*Task goal:* Find each line in the following listing that has the string "joints", then state the count and nothing else.

** Start Input rows **

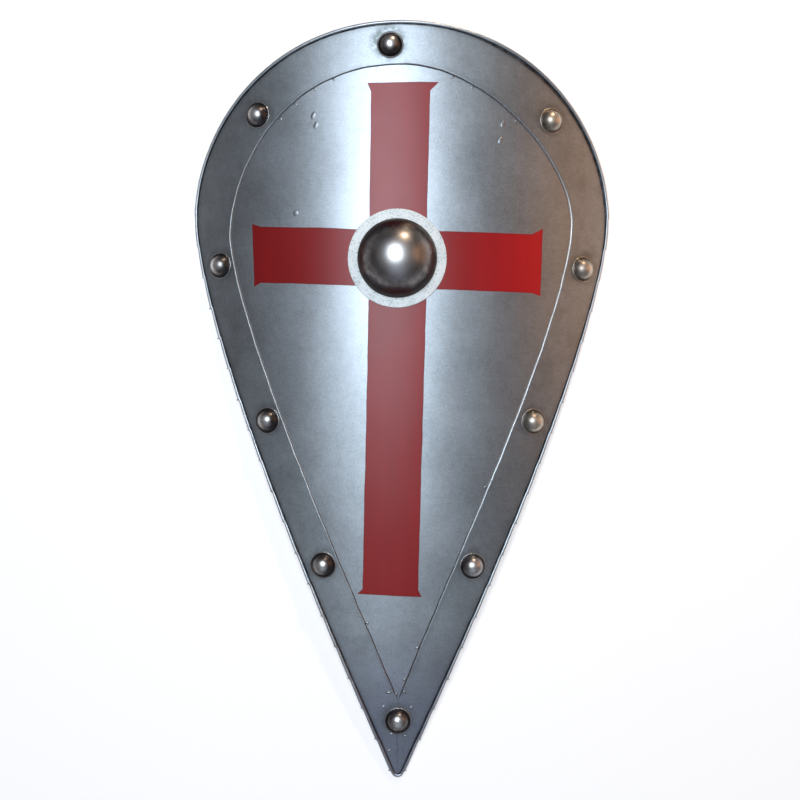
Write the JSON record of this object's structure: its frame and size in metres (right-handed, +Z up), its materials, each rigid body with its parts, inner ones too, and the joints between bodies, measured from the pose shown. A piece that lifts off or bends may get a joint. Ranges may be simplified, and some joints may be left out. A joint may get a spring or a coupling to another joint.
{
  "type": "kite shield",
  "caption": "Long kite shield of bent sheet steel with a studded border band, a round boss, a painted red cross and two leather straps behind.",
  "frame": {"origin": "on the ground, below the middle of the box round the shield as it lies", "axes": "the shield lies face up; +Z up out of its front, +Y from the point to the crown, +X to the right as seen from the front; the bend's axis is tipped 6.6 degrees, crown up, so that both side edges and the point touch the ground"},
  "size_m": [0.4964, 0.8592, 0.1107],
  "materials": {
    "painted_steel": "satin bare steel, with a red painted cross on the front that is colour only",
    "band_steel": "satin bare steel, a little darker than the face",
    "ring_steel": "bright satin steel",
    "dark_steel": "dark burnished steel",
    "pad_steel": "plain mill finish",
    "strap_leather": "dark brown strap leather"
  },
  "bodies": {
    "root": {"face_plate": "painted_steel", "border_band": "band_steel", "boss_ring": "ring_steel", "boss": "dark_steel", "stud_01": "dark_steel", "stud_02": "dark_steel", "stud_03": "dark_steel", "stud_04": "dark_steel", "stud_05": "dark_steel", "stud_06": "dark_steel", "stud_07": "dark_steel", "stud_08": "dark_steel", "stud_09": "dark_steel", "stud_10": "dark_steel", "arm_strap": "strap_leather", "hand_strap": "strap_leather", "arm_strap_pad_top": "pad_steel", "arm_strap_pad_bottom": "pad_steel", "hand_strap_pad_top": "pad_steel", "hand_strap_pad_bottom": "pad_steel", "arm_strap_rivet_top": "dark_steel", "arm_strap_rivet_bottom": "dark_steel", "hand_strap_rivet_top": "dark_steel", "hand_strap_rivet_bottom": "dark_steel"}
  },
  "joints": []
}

** End Input rows **
** Start Input rows **

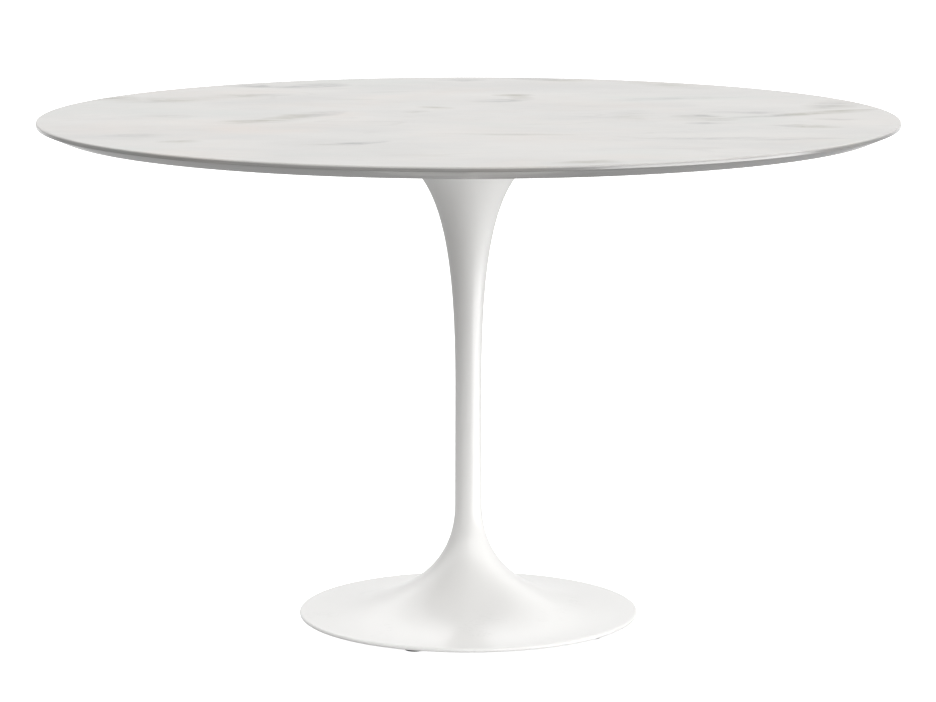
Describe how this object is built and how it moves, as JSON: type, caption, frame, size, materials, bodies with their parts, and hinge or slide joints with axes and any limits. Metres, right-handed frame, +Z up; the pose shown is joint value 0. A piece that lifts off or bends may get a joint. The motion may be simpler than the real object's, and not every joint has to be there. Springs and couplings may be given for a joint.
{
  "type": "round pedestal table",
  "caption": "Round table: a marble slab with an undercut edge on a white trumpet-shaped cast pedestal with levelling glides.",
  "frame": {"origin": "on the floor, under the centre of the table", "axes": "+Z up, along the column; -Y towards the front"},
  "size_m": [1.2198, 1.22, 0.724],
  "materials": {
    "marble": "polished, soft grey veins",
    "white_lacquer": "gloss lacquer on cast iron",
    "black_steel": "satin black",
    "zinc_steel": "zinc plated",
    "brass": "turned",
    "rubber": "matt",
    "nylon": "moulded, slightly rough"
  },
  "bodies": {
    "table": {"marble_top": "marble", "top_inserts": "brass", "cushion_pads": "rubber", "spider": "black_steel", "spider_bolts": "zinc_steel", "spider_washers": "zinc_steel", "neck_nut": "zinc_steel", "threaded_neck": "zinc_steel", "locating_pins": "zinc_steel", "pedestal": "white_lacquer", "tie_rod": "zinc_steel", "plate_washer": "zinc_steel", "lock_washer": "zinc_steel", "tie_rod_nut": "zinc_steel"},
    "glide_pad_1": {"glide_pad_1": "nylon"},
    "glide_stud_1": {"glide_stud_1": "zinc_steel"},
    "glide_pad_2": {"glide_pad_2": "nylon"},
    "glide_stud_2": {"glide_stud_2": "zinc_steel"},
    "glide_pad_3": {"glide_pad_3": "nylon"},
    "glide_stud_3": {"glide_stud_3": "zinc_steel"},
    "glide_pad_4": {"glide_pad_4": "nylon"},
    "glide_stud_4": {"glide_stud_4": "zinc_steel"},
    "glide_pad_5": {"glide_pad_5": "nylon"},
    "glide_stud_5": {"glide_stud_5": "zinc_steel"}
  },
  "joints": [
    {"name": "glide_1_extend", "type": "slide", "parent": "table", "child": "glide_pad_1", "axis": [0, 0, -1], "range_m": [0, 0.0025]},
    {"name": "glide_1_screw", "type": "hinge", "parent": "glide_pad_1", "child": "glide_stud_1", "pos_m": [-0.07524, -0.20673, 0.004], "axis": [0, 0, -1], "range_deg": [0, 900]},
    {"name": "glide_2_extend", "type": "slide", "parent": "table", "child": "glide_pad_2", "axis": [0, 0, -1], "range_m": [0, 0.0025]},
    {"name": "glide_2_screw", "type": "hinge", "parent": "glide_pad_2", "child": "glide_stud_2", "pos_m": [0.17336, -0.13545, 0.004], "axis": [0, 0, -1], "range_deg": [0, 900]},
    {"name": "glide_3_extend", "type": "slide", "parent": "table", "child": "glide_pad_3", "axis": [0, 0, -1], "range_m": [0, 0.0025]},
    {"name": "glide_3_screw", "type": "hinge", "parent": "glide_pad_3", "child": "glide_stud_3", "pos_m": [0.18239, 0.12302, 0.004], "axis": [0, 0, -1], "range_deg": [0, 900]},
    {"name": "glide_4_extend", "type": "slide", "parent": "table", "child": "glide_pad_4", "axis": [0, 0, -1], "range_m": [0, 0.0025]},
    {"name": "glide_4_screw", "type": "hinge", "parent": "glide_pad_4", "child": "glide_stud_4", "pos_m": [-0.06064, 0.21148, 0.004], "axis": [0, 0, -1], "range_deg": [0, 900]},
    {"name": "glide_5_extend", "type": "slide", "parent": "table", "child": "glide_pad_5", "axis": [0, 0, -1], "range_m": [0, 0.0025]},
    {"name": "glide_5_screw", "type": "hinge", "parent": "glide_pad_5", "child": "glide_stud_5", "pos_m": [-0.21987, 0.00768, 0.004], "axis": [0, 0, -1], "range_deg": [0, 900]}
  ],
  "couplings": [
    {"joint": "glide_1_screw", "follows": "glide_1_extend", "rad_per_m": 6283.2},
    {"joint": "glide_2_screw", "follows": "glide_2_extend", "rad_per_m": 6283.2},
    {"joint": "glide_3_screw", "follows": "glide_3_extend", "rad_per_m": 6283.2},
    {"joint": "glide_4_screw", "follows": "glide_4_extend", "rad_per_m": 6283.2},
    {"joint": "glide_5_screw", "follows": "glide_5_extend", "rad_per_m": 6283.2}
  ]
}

** End Input rows **

*Solution for this problem:* 4